SELECT DISTINCT column1,column2 FROM table_name;

Query

sampledb> select distinct age from mytable;

Result

The above query will generate the following result.

Progress: 100%, response time: 0.216 sec  
age 
------------------------------- 
13 
12

The query returns the distinct age of students from mytable.

Group By Clause

The GROUP BY clause is used in collaboration with the SELECT statement to arrange identical data into groups.

Syntax

SELECT column1, column2 FROM table_name WHERE [ conditions ] GROUP BY column1, column2;

Query

select age,sum(mark) as sumofmarks from mytable group by age;

Result

The above query will generate the following result.

age,  sumofmarks 
------------------------------- 
13,  145 
12,  610

Here, the “mytable" column has two types of ages — 12 and 13. Now the query groups the records by age and produces the sum of marks for the corresponding ages of students.

Having Clause

The HAVING clause enables you to specify conditions that filter which group results appear in the final results. The WHERE clause places conditions on the selected columns, whereas the HAVING clause places conditions on the groups created by the GROUP BY clause.

Syntax

SELECT column1, column2 FROM table1 GROUP BY column HAVING [ conditions ]

Query

sampledb> select age from mytable group by age  having  sum(mark) > 200;

Result

The above query will generate the following result.

age 
------------------------------- 
12

The query groups the records by age and returns the age when the condition result sum(mark) > 200.

Order By Clause

The ORDER BY clause is used to sort the data in ascending or descending order, based on one or more columns. The Tajo database sorts query results in ascending order by default.

Syntax

SELECT column-list FROM table_name  
[WHERE condition]  
[ORDER BY column1, column2, .. columnN] [ASC | DESC];

Query

sampledb> select * from mytable where mark > 60 order by name desc;

Result

The above query will generate the following result.

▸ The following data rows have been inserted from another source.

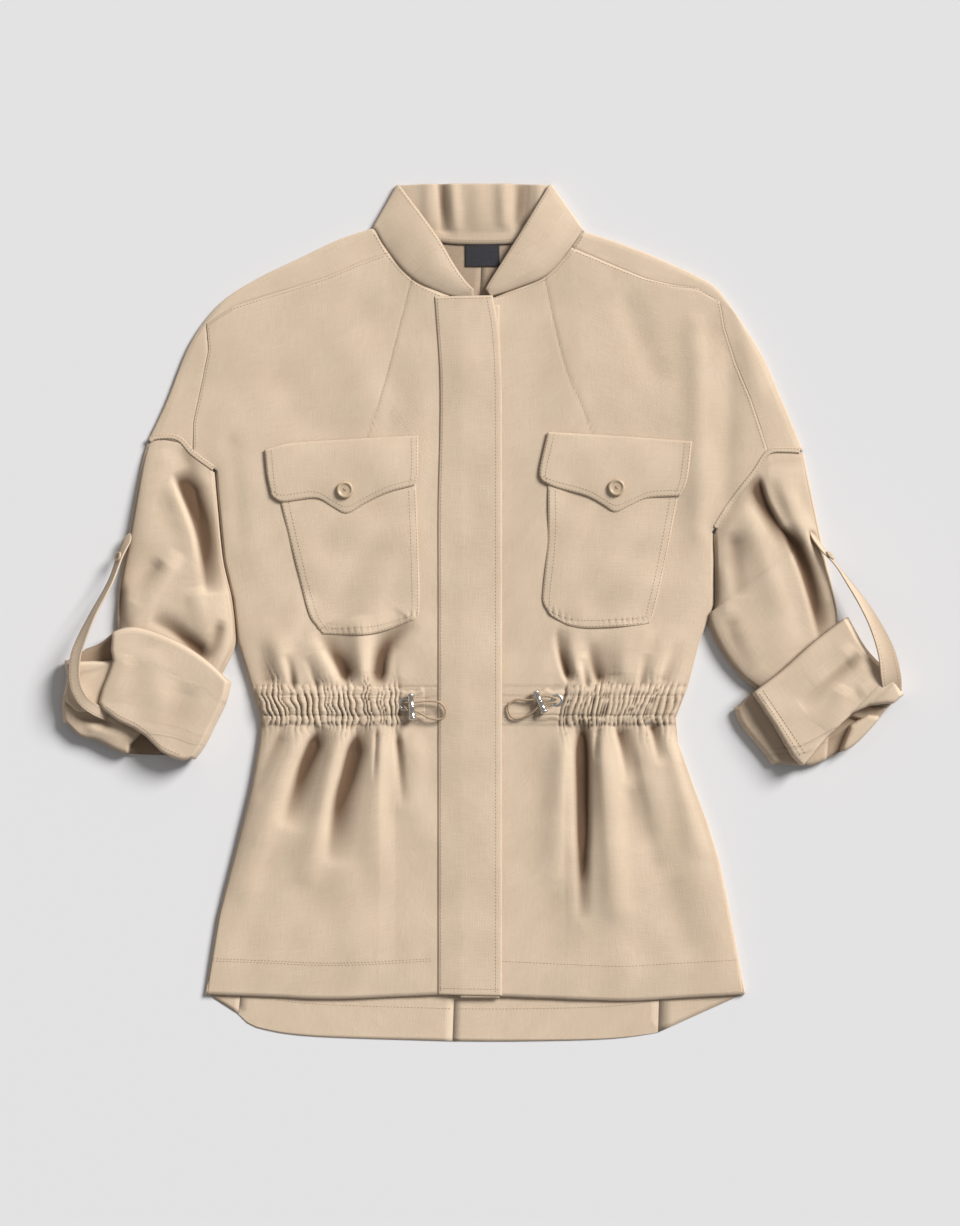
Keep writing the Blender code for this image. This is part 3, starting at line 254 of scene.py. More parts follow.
def tube(path, radius, sides):
    """A round section carried along a path: rows of circles square to it, drawn to a point at both ends."""
    along = np.gradient(path, axis=0)
    along /= np.linalg.norm(along, axis=1)[:, None]
    across = np.cross(along, [0.31, 0.17, 0.93])
    across /= np.linalg.norm(across, axis=1)[:, None]
    up = np.cross(across, along)
    angle = np.linspace(0, 2 * math.pi, sides, endpoint=False)
    ring = np.cos(angle)[None, :, None] * across[:, None] + np.sin(angle)[None, :, None] * up[:, None]
    size = np.concatenate([TUBE_TIP, np.ones(len(path) - 4), TUBE_TIP[::-1]]) * radius
    return path[:, None] + ring * size[:, None, None]


elastic, elastic_shader = new_material("elastic_cord")
braid_tree = elastic.node_tree
braid_uv = node(braid_tree, "ShaderNodeUVMap", uv_map="cloth")
braid_map = node(braid_tree, "ShaderNodeMapping", {"Vector": braid_uv.outputs[0], "Rotation": (0, 0, 0.85)})
braid = node(braid_tree, "ShaderNodeTexWave",
             {"Vector": braid_map.outputs[0], "Scale": 330.0, "Distortion": 0.6})
elastic_tint = tint_between(braid_tree, braid.outputs["Fac"], (0.26, 0.175, 0.10), (0.60, 0.45, 0.30))
braid_tree.links.new(elastic_tint, elastic_shader.inputs["Base Color"])
braid_bump = node(braid_tree, "ShaderNodeBump",
                  {"Height": braid.outputs["Fac"], "Distance": 0.0002, "Strength": 0.7})
braid_tree.links.new(braid_bump.outputs[0], elastic_shader.inputs["Normal"])
elastic_shader.inputs["Roughness"].default_value = 0.7

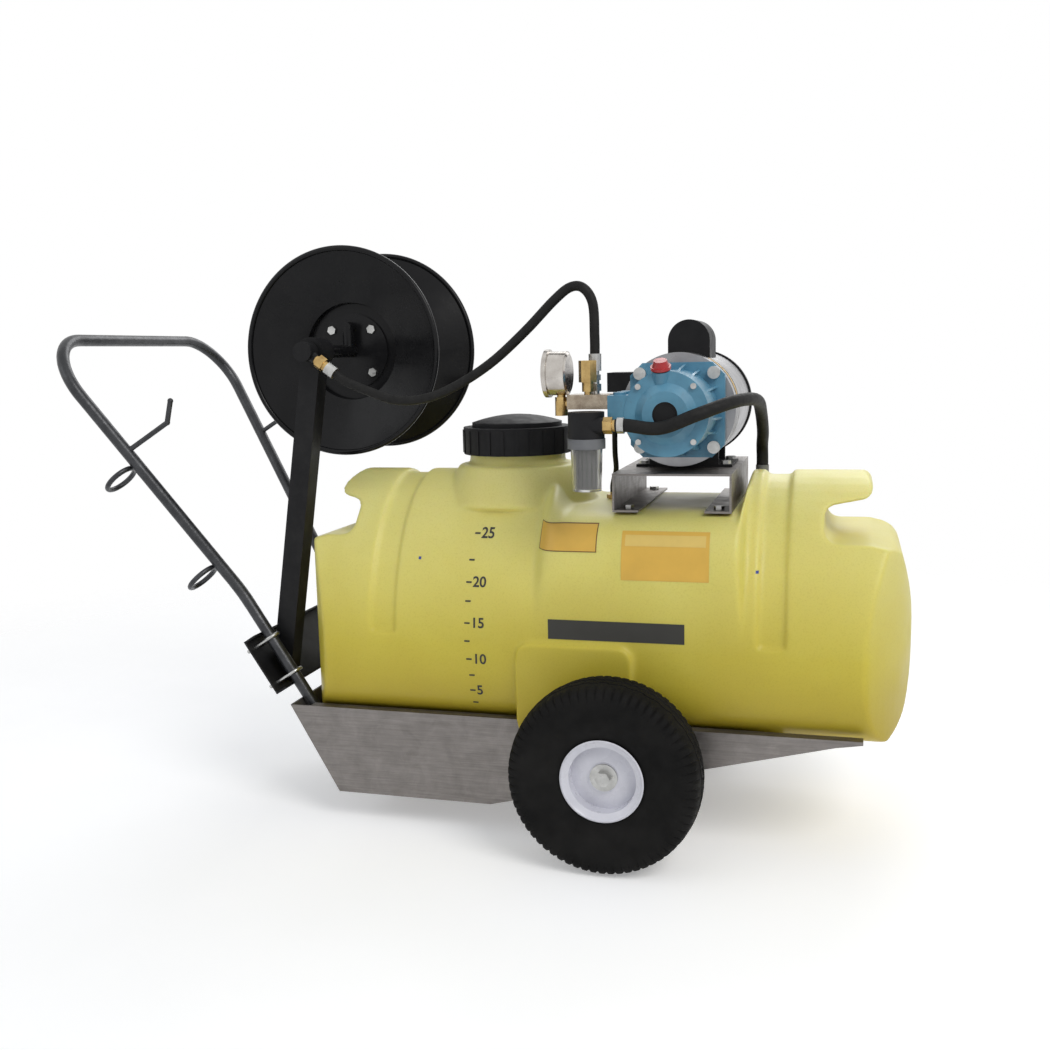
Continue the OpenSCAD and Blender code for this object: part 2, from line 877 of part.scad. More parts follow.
module reel_base() {
    tall = base_s1 - base_s0;
    color(black) in_plane() difference() {
        translate([base_s0, -base_half, -base_n - base_t])
            cube([tall, 2 * base_half, base_n + base_t - leg_r - weld]);
        translate([base_s0 + base_t, -base_half - 1, -base_n])
            cube([tall - 2 * base_t, 2 * base_half + 2, base_n]);
        for (s = ubolt_s, y = [-leg_y, leg_y], k = [-1, 1])
            translate([s, y + k * ubolt_y, -base_n - 10]) cylinder(d = ubolt_rod + 0.2, h = 20);
    }
}

module u_bolts() {
    long = base_n + base_t + 12;
    color(zinc) in_plane() for (s = ubolt_s, y = [-leg_y, leg_y]) translate([s, y, 0]) {
        rotate([90, 0, 90]) rotate_extrude(angle = 180, $fn = 48) translate([ubolt_y, 0])
            circle(d = ubolt_rod, $fn = 24);
        for (k = [-ubolt_y, ubolt_y]) {
            translate([0, k, -long]) cylinder(d = ubolt_rod, h = long);
            translate([0, k, -base_n - base_t - 6]) hex(10, 6);
        }
    }
}

module reel_post() {
    inside = post_w - 2 * post_wall;
    long = 620;
    color(black) difference() {
        union() {
            difference() {
                translate([reel_x, post_y, reel_z]) rotate([0, post_lean, 0]) difference() {
                    translate([-post_w / 2, -post_w / 2, -long]) cube([post_w, post_w, long]);
                    translate([-inside / 2, -inside / 2, -long - 1]) cube([inside, inside, long - post_w]);
                }
                in_plane() translate([base_s0 - 300, -300, -base_n - 400]) cube([1200, 600, 400 + weld]);
            }
            translate([reel_x, 0, reel_z]) along_y(boss_y0) cylinder(r = boss_out, h = boss_y1 - boss_y0);
        }
        translate([reel_x, 0, reel_z]) along_y(boss_y0 - 1)
            cylinder(r = spin_r + run_gap, h = boss_y1 - boss_y0 + 2);
    }
}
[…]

The query returns the names of those students in descending order whose marks are greater than 60.

Create Index Statement

The CREATE INDEX statement is used to create indexes in tables. Index is used for fast retrieval of data. Current version supports index for only plain TEXT formats stored on HDFS.

Syntax

CREATE INDEX [ name ] ON table_name ( { column_name | ( expression ) }

Query

create index student_index on mytable(id);

Result

The above query will generate the following result.

id 
———————————————

To view assigned index for the column, type the following query.

default> \d mytable  
table name: default.mytable 
table uri: file:/Users/deiva/workspace/Tajo/students.csv 
store type: TEXT 
number of rows: unknown  
volume: 307 B 
Options: 
   'timezone' = 'Asia/Kolkata' 
   'text.null' = '\\N' 
   'text.delimiter' = ','  
schema: 
id INT4 
name TEXT 
address TEXT 
age INT4 
mark INT4   
Indexes:  
"student_index" TWO_LEVEL_BIN_TREE (id ASC NULLS LAST )

Here, TWO_LEVEL_BIN_TREE method is used by default in Tajo.

Drop Table Statement

The Drop Table Statement is used to drop a table from the database.

Syntax

drop table table name;

Query

sampledb> drop table mytable;

To check if the table has been dropped from the table, type the following query.

sampledb> \d mytable;

Result

The above query will generate the following result.

ERROR: relation 'mytable' does not exist

You can also check the query using “\d” command to list out the available Tajo tables.